What impact will confinement have on the urban sound environment, and how could it be measured, he wondered.
That same day, Challeat, a geographer at the University of Toulouse II, launched an appeal to scientists and researchers around the world to measure the “unique perturbation” of city sounds during confinement.
The project, called Silent Cities, was up and running within 48 hours, and now has more than 350 participants in 40 countries around the world, including France, the United States, India and Brazil, Challeat said in an interview.
Participants captured ambient sound — recording one out of every 10 minutes — and uploading the data into an open-source database.

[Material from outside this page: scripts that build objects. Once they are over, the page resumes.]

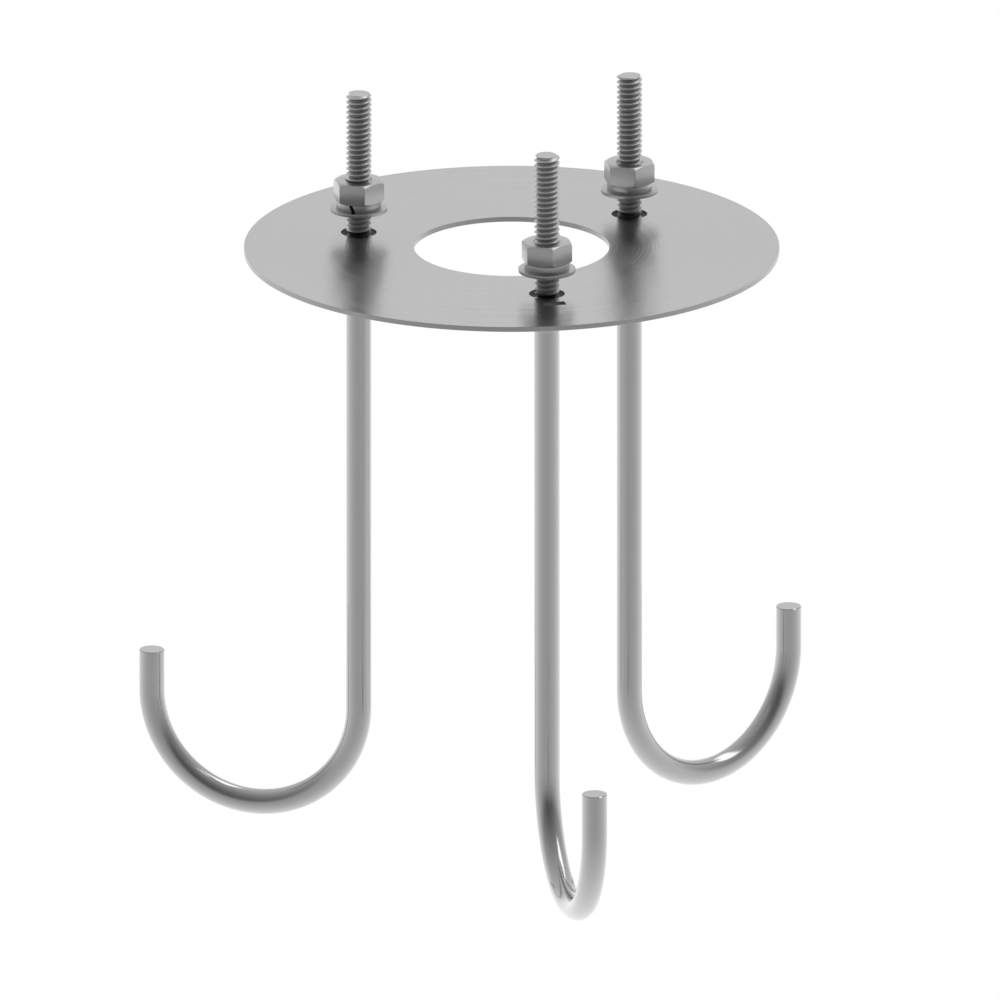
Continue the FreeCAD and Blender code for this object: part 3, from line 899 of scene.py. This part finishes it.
def rounded_section(inner, outer, low, high, soft):
    """Closed section (r, z) of a washer: a rectangle whose corners are quarter circles."""
    quarter = np.linspace(0, math.pi / 2, SECTION_STEPS)
    turn = quarter + np.arange(4)[:, None] * math.pi / 2
    middle_r = np.array([outer - soft, inner + soft, inner + soft, outer - soft])[:, None]
    middle_z = np.array([high - soft, high - soft, low + soft, low + soft])[:, None]
    r, z = (middle_r + soft * np.cos(turn)).ravel(), (middle_z + soft * np.sin(turn)).ravel()
    return np.append(r, r[0]), np.append(z, z[0])


# %% Washer pieces
FLAT_BORE, FLAT_SOFT = 5.25 * MM, 0.1 * MM  # radii of the bore and of the rounded edges
SPRING_RADIUS, SPRING_BORE, SPRING_SOFT = 8.85 * MM, 5.2 * MM, 0.12 * MM
SPLIT_HALF = 0.75 * MM  # half the width of the saw cut
SPLIT_LEAN = 0.6 * MM  # how far the cut moves sideways from mid height to either face
WASHER_POINTS = 120  # points round a washer


def flat_washer(name, direction):
    """Section carried a full turn: P = (r cos a, r sin a, z)."""
    low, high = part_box(f"flat_washer_{name}")
    outer = (high.x - low.x) / 2
    r, z = rounded_section(FLAT_BORE, outer, low.z, high.z, FLAT_SOFT)
    angle = np.linspace(0, 2 * math.pi, WASHER_POINTS, endpoint=False)
    points = round_axis(r[:, None], angle, z[:, None])
    faces = grid_faces(*points.shape[:2], joined=True)
    return make_piece(f"wide_washer_{name}", [(points, faces)], direction)


def split_washer(name, direction):
    """Section carried from one side of the saw cut to the other; a cut's angle is arcsin(x / r)."""
    low, high = (corner.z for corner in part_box(f"spring_washer_{name}"))
    r, z = rounded_section(SPRING_BORE, SPRING_RADIUS, low, high, SPRING_SOFT)
    middle = SPLIT_LEAN * (2 * (z - low) / (high - low) - 1)
    start = math.pi / 2 + np.arcsin((SPLIT_HALF - middle) / r)
    stop = math.pi / 2 + 2 * math.pi - np.arcsin((SPLIT_HALF + middle) / r)
    share = np.linspace(0, 1, WASHER_POINTS)
    angle = start[:, None] + (stop - start)[:, None] * share
    points = round_axis(r[:, None], angle, z[:, None])
    parts = [(points, grid_faces(*points.shape[:2]))]
    parts += [(end, np.arange(len(end))[None, :]) for end in (points[:-1, 0], points[:-1, -1])]
    return make_piece(f"split_washer_{name}", parts, direction)


for name, direction in STATIONS.items():
    wide = flat_washer(name, direction)
    claim(wide, f"washers_{name}", f"flat_washer_{name}", washer_steel)
    split = split_washer(name, direction)
    claim(split, f"washers_{name}", f"spring_washer_{name}", washer_steel)
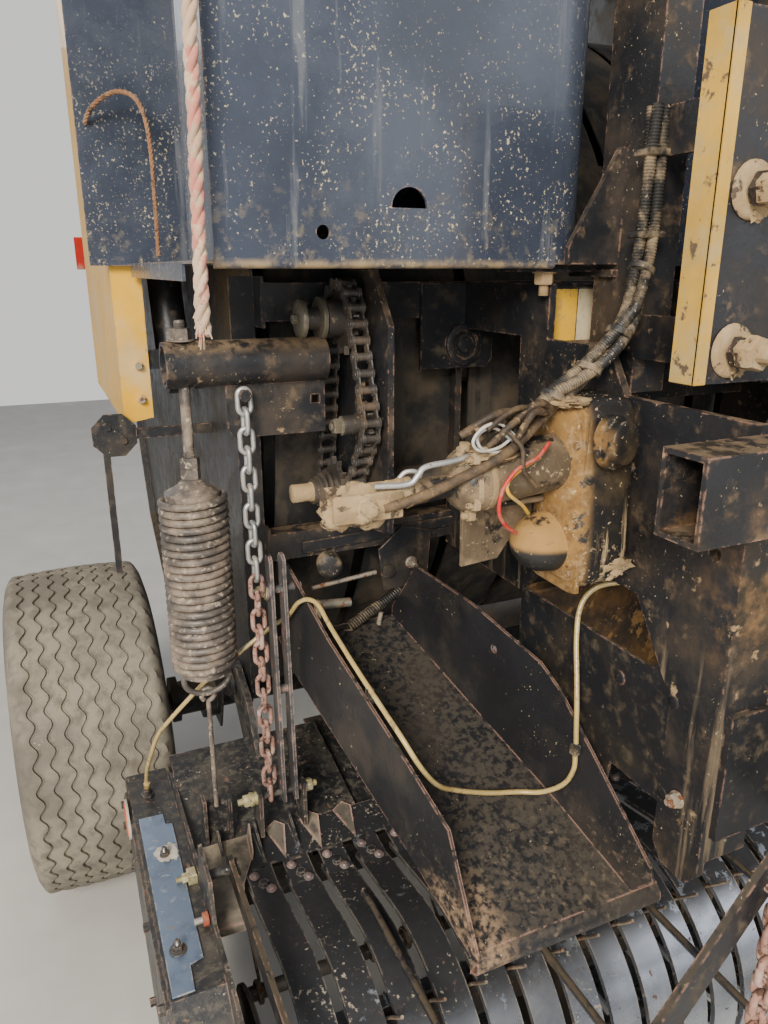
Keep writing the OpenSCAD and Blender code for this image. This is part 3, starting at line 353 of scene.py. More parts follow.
CASTING = finish("casting_mud_streaked", (0.018, 0.017, 0.017), 0.33, layers=(
    film((0.1, 0.066, 0.028), 0.25, 10, 0.7),
    streak((0.45, 0.32, 0.17), 0.22, 60, 0.95, None, (2, 1230, 1170)),
    patch((0.44, 0.31, 0.16), 0.22, 60, 0.95, None, (2, 1190, 1120)),
    patch((0.27, 0.145, 0.04), 0.96, 20, 0.92, None, (0, -308, -330)),
    film((0.12, 0.06, 0.02), 0.45, 40, 0.9, None, (0, -312, -324)),
    film((0.4, 0.27, 0.13), 0.2, 50, 0.9, None, (0, -312, -324)),
    specks((0.44, 0.33, 0.18), 0.12, 130, 0.9),
    edge((0.3, 0.26, 0.2), 0.4, 60, 0.5),
), bumps=((40, 1.4), (200, 0.6)))
MOTOR = finish("motor_half_muddy", (0.02, 0.019, 0.018), 0.4, layers=(
    specks((0.42, 0.31, 0.17), 0.2, 120, 0.9),
    patch((0.38, 0.215, 0.065), 0.93, 14, 0.92, None, (2, 1146, 1156)),
    patch((0.05, 0.035, 0.02), 0.1, 50, 0.7, None, (2, 1160, 1175)),
), bumps=((60, 0.9), (260, 0.5)))
MUD_TAN = finish("dried_mud", (0.33, 0.225, 0.115), 0.92, layers=(
    film((0.46, 0.35, 0.21), 0.4, 26, 0.95),
    patch((0.075, 0.05, 0.03), 0.18, 34, 0.75),
), bumps=((70, 2.2), (260, 0.9)))
MUDDY = finish("mud_over_black", (0.1, 0.07, 0.04), 0.7, layers=(
    film((0.3, 0.21, 0.12), 0.4, 16, 0.92),
    patch((0.016, 0.015, 0.016), 0.35, 14, 0.4),
    specks((0.4, 0.29, 0.16), 0.12, 150, 0.9),
), bumps=((60, 1.4), (260, 0.6)))
BELT = finish("belt_rubber", (0.02, 0.019, 0.018), 0.7, layers=(
    film((0.12, 0.088, 0.055), 0.35, 9, 0.9),
    streak((0.06, 0.048, 0.035), 0.35, 26, 0.8),
), bumps=((500, 0.3),))
TYRE = finish("tyre_dusty", (0.21, 0.185, 0.145), 0.9, layers=(
    film((0.31, 0.27, 0.205), 0.6, 7, 0.95),
    film((0.13, 0.115, 0.095), 0.3, 30, 0.9),
    specks((0.4, 0.36, 0.29), 0.05, 150, 0.95),
), bumps=((70, 0.8), (420, 0.4)))
CHROME = finish("rod_chrome", (0.7, 0.7, 0.71), 0.12, 1.0,
    layers=(film(DUST, 0.12, 20, 0.7, 0.0),), vary=0.04)
GUARD_YELLOW = finish("driveline_guard", (0.66, 0.46, 0.04), 0.5, layers=(
    film(DUST, 0.45, 10, 0.85),
    up(DUST, 0.7, 30, 0.9),
), bumps=((120, 0.3),), vary=0.08)
HOSE = finish("clear_hose", (0.46, 0.33, 0.12), 0.26, layers=(
    film((0.56, 0.44, 0.2), 0.35, 30, 0.35),
    patch((0.28, 0.2, 0.09), 0.2, 50, 0.5),
), bumps=((300, 0.1),), coat=0.4)
LOOM = finish("loom_black", (0.02, 0.019, 0.018), 0.55, layers=(
    film(DUST, 0.4, 24, 0.85),
    specks((0.33, 0.25, 0.16), 0.1, 180, 0.9),
), bumps=((300, 0.3),))
BRANCH = finish("branch_brown", (0.045, 0.03, 0.018), 0.6, layers=(
    film((0.19, 0.12, 0.06), 0.5, 30, 0.9),
    patch((0.3, 0.2, 0.1), 0.15, 70, 0.9),
), bumps=((260, 0.6),))
ROPE = finish("rope_faded", (0.56, 0.38, 0.25), 0.9, layers=(
    film((0.62, 0.49, 0.31), 0.5, 14, 0.95),
    patch((0.58, 0.22, 0.16), 0.4, 26, 0.9),
    specks((0.3, 0.22, 0.15), 0.1, 220, 0.95),
), bumps=((700, 0.6),), sheen=0.3)
ROPE_RUST = finish("rope_rusty", (0.26, 0.12, 0.055), 0.9, layers=(
    film((0.4, 0.23, 0.12), 0.4, 30, 0.95),
    patch((0.09, 0.05, 0.03), 0.3, 60, 0.95),
), bumps=((700, 0.5),), sheen=0.2)
LAMP = finish("lamp_red", (0.5, 0.02, 0.015), 0.2,
    layers=(film(DUST, 0.25, 14, 0.7),), vary=0.1, coat=0.6)
BOLT = finish("bolt_zinc", (0.4, 0.37, 0.31), 0.42, 0.7, layers=(
    film((0.3, 0.2, 0.11), 0.4, 40, 0.8, 0.1),
    patch(RUST, 0.3, 90, 0.8, 0.0),
), bumps=((300, 0.2),))
TINE = finish("tine_wire", (0.2, 0.16, 0.12), 0.5, 0.5, layers=(
    film((0.4, 0.3, 0.2), 0.4, 40, 0.8, 0.0), patch(RUST, 0.2, 70, 0.8, 0.0)), bumps=((300, 0.2),))
PLATE_WORN = finish("worn_blue_plate", (0.2, 0.26, 0.36), 0.36, 0.6, layers=(
    film((0.1, 0.13, 0.19), 0.45, 14, 0.5, 0.5),
    patch((0.27, 0.2, 0.14), 0.04, 26, 0.8, 0.0),
    streak((0.33, 0.38, 0.45), 0.15, 50, 0.35, 0.7),
    edge((0.55, 0.5, 0.45), 0.6, 60, 0.4, 0.5)), bumps=((200, 0.15),))
PALE_SMEAR = finish("pale_smear", (0.52, 0.47, 0.38), 0.85, layers=(
    film((0.62, 0.58, 0.5), 0.5, 40, 0.9),), bumps=((200, 0.5),))
YELLOW_ZINC = finish("bolt_yellow_zinc", (0.5, 0.43, 0.22), 0.4, 0.6, layers=(
    film((0.55, 0.5, 0.36), 0.4, 60, 0.7, 0.1),
    patch((0.22, 0.13, 0.07), 0.12, 90, 0.8, 0.0)), bumps=((300, 0.2),))
RUST_RED = finish("rust_red", (0.3, 0.065, 0.03), 0.75, layers=(
    film((0.4, 0.16, 0.09), 0.4, 50, 0.8),), bumps=((260, 0.4),))
FITTING = finish("fitting_orange", (0.7, 0.14, 0.02), 0.4, layers=(film(DUST, 0.3, 60, 0.8),), vary=0.08)
REFLECTOR = finish("reflector_orange", (0.78, 0.13, 0.03), 0.25, layers=(
    film(DUST, 0.2, 30, 0.7),), bumps=((700, 0.3),), vary=0.06, coat=0.5)
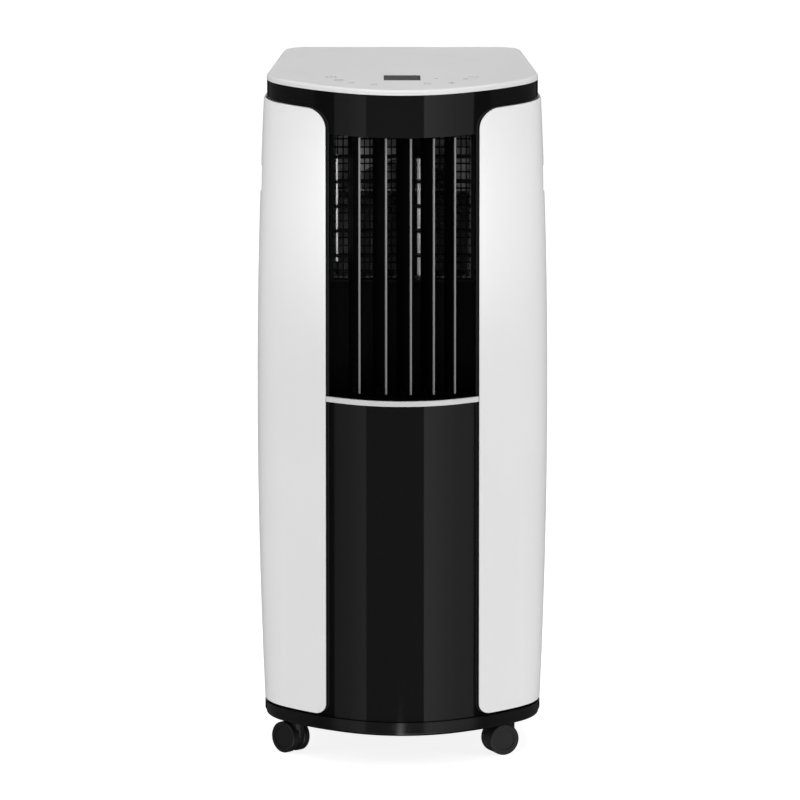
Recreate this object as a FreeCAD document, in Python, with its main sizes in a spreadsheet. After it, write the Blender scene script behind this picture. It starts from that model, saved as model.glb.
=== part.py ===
"""Portable air conditioner on four casters, as a parametric assembly of its separate pieces.

Frame: +Z up, front towards -Y, origin on the floor under the middle of the machine. Millimetres.
"""

import FreeCAD, Part
import math
import os

import Sketcher
from FreeCAD import Placement, Rotation, Vector

doc = FreeCAD.newDocument("portable_air_conditioner")
sheet = doc.addObject("Spreadsheet::Sheet", "Dims")

DRIVING = [
    # the envelope
    ("half_wide", 164.3, "half width at mid height, where the side panels bulge most"),
    ("half_end", 156, "half width at the foot and the top of the side panels"),
    ("front_y", -180, "foremost line of the casing"),
    ("nose_radius", 118.5, "the front's curve in plan, at its middle"),
    ("nose_angle", 30, "where the nose's arc meets the flank's, degrees from straight ahead"),
    ("flank_radius", 268.5, "the front's flatter curve on both sides of the nose"),
    ("flank_angle", 52, "where the flank's arc meets the shoulder's, degrees"),
    ("back_y", 168, "back plane of the side panels"),
    ("taper", 5.3, "the sides close towards the back, degrees"),
    ("rear_corner", 30, "radius of the two rear corners"),
    ("skin", 3, "wall thickness of the outer shells"),
    ("core_gap", 3.5, "how far the black core lies inside the side panels' outside"),
    # levels
    ("base_bottom", 36, "underside of the base tray"),
    ("base_step", 42.5, "top of the lower bead of the base rim"),
    ("base_top", 51.6, "top of the base rim"),
    ("panel_foot", 54, "lowest edge of the side panels"),
    ("panel_mid", 400, "level of the widest section"),
    ("panel_head", 743.5, "top edge of the side panels"),
    ("band_top", 764, "top of the black band and underside of the top cover"),
    ("cover_top", 769.8, "top of the top cover"),
    ("height", 770, "top of the display window, the highest face"),
    # the front
    ("front_half", 86, "half width between the side panels' front edges"),
    ("strip_half", 100, "half width of the black front pieces under the panels"),
    ("outlet_half", 82, "half width of the air outlet"),
    ("outlet_foot", 418.6, "sill of the air outlet and top of the divider"),
    ("outlet_head", 716, "lintel of the air outlet"),
    ("divider_foot", 412.2, "underside of the divider trim"),
    ("head_corner", 22, "radius of the side panels' upper front corners"),
    ("foot_corner", 13, "radius of the side panels' lower front corners"),
    ("back_half", 107, "half width between the side panels' rear edges"),
    # vanes
    ("vane_pitch", 26.7, "distance between vane pivots"),
    ("vane_y", -144, "line of the vane pivots"),
    ("vane_turn", 24, "how far the vanes stand turned at rest, degrees"),
    ("vane_foot", 422.6, "lower end of the vane blades"),
    ("vane_head", 714.6, "upper end of the vane blades"),
    ("vane_nose_0", 24, "the middle vane's length before its pivot"),
    ("vane_nose_1", 21.5, "the same of the vanes next to it"),
    ("vane_nose_2", 14, "the same of the two outer vanes"),
    ("vane_tail", 15, "vane length behind its pivot"),
    ("link_arm", 10, "from a vane's pivot to its link pin"),
    ("pivot_radius", 2.4, "vane pivot pin radius"),
    ("pivot_play", 0.1, "radial play of the pivots and link pins"),
    ("link_pin", 1.5, "link pin radius"),
    # casters
    ("caster_x", 119.5, "caster stems to the left and right of the middle"),
    ("caster_front", -94, "front caster stems"),
    ("caster_back", 118, "rear caster stems"),
    ("wheel_radius", 17.8, "caster wheel radius"),
    ("wheel_width", 9.6, "width of one caster wheel"),
    ("fork_width", 7, "caster core between its two wheels"),
    ("trail", 10, "from a caster's stem to its axle"),
    ("stem_radius", 5, "caster stem radius"),
    ("axle_radius", 3, "caster axle radius"),
    # rear
    ("filter_half", 99.5, "half width of the two filter grilles"),
    ("upper_filter_foot", 455, "lower edge of the upper filter opening"),
    ("upper_filter_head", 715, "upper edge of the upper filter opening"),
    ("lower_filter_foot", 92, "lower edge of the lower filter opening"),
    ("lower_filter_head", 270, "upper edge of the lower filter opening"),
    ("exhaust_z", 346, "centre of the exhaust collar"),
    ("exhaust_radius", 62, "inside radius of the exhaust collar"),
    ("drain_radius", 7, "drain plug radius"),
    ("rear_out", 180, "rearmost plane of the collar and hooks"),
    # inside
    ("deck_z", 420, "underside of the middle deck"),
    ("fan_radius", 78, "radius of both blower wheels"),
    ("fan_width", 46, "width of both blower wheels"),
    ("upper_fan_z", 575, "axis of the upper blower"),
    ("lower_fan_z", 205, "axis of the lower blower"),
    ("fan_y", 30, "front face of both blower casings"),
    ("compressor_radius", 50, "compressor shell radius"),
    ("compressor_y", -78, "compressor axis"),
]


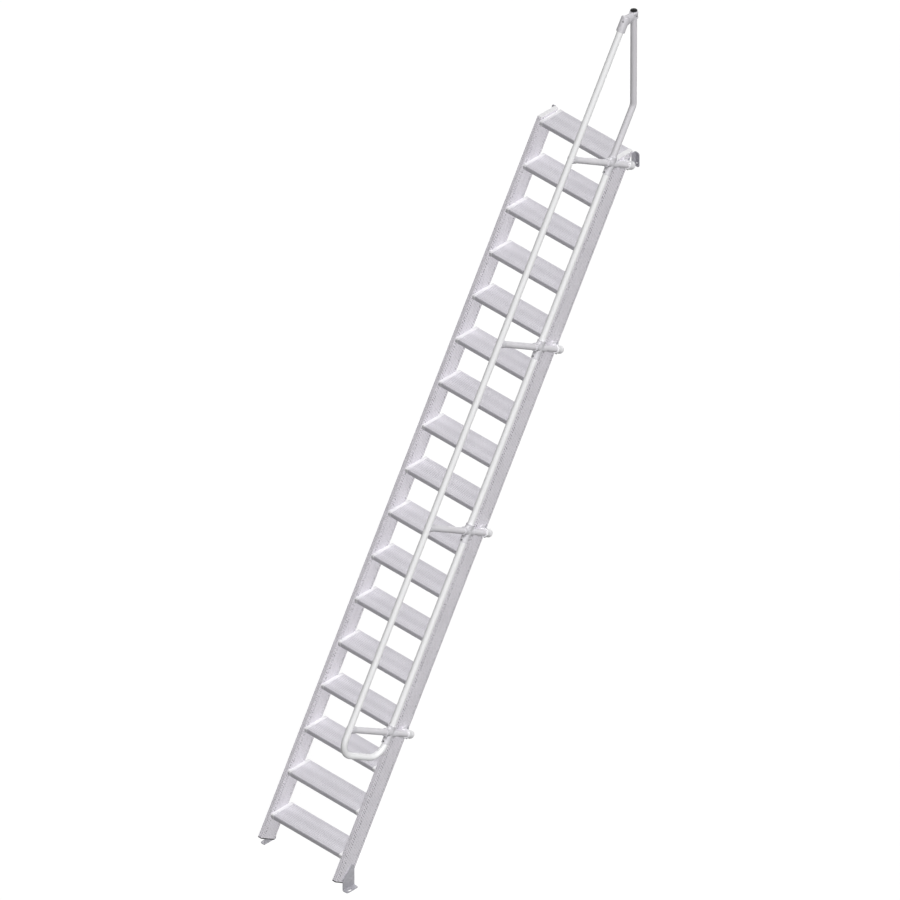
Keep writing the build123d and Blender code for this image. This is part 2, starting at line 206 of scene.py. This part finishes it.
def groove_shade(made):
    """Painted shade and dust in the profile's long grooves: on the faces at 37 mm, fainter, and
    finer at 15 mm, most of it close to their edges, and on the narrow edges at 9 mm. It lies in
    short runs some 17 mm apart, staggered from line to line, so the lines look dotted: run =
    pingpong(place along the slope + 0.57 * place square to it + 0.85 * place across + noise,
    8.5 mm) under 4.6 mm.
    Real grains of dust are finer, and the runs are as coarse as they need to be to show."""
    tree, shader, place, laid = reopen(made)
    stagger = ALONG + 0.57 * SQUARE + 0.85 * ACROSS
    square, staggered, across = [
        node(tree, "ShaderNodeVectorMath", {0: laid, 1: tuple(way)},
             operation="DOT_PRODUCT").outputs["Value"] for way in (SQUARE, stagger, ACROSS)]
    side = node(tree, "ShaderNodeMath", {0: across}, operation="ABSOLUTE")
    wide_lines = near_lines(tree, square, *WIDE_GROOVES)
    wide_faint = node(tree, "ShaderNodeMath", {0: wide_lines, 1: 0.30}, operation="MULTIPLY")
    fine_lines = near_lines(tree, square, *FINE_GROOVES)
    in_middle = near_lines(tree, square, *FACE_MIDDLE)
    near_edge = node(tree, "ShaderNodeMath", {0: in_middle, 1: -0.70, 2: 1.0},
                     operation="MULTIPLY_ADD")
    fine_outer = node(tree, "ShaderNodeMath", {0: fine_lines, 1: near_edge}, operation="MULTIPLY")
    face_lines = node(tree, "ShaderNodeMath", {0: wide_faint, 1: fine_outer}, operation="MAXIMUM")
    edge_lines = near_lines(tree, side, *EDGE_GROOVES)
    normal = node(tree, "ShaderNodeNewGeometry").outputs["Normal"]
    turned_to = node(tree, "ShaderNodeSeparateXYZ", {"Vector": normal}).outputs["X"]
    turned_out = node(tree, "ShaderNodeMath", {0: turned_to}, operation="ABSOLUTE")
    on_face = node(tree, "ShaderNodeMath", {0: turned_out, 1: 0.7}, operation="GREATER_THAN")
    lines = node(tree, "ShaderNodeMix", {0: on_face, 2: edge_lines, 3: face_lines})
    shift = node(tree, "ShaderNodeTexNoise", {"Vector": place}, Scale=55.0, Detail=1.0)
    wander = node(tree, "ShaderNodeMath", {0: shift, 1: 0.024, 2: staggered},
                  operation="MULTIPLY_ADD")
    runs = near_lines(tree, wander, *SHADE_AND_DUST_RUNS)
    patch = node(tree, "ShaderNodeTexNoise", {"Vector": place}, Scale=70.0, Detail=1.0)
    patchy = node(tree, "ShaderNodeMapRange", {"Value": patch},
                  From_Min=0.40, From_Max=0.60, To_Min=0.45, To_Max=0.95)
    dotted = node(tree, "ShaderNodeMath", {0: runs, 1: patchy}, operation="MULTIPLY")
    mask = node(tree, "ShaderNodeMath", {0: lines, 1: dotted}, operation="MULTIPLY")
    # The grooves are darkened here: painted shade, with dust
    darken(tree, shader, mask.outputs[0], "#5A585E")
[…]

Because the project is open-source, anyone can access the data and the sound files for free.
The World Health Organisation (WHO) has tagged noise pollution as the second most dangerous environmental risk factor for humans after air pollution.
One in five Europeans is exposed to long-term noise pollution that is harmful to health, according to the European Environment Agency.
Confinement was the perfect natural experiment for establishing a baseline for noise pollution in cities, according to Jerome Sueur, a bioacoustician at Paris’s natural history museum.
“It showed us to what extent we are in a noisy environment and allows us to quantify that,” he said.
Sueur set up sound measurement instruments called magnetometers in Paris and Cachan, the suburb where he lives, as part of the Silent Cities project.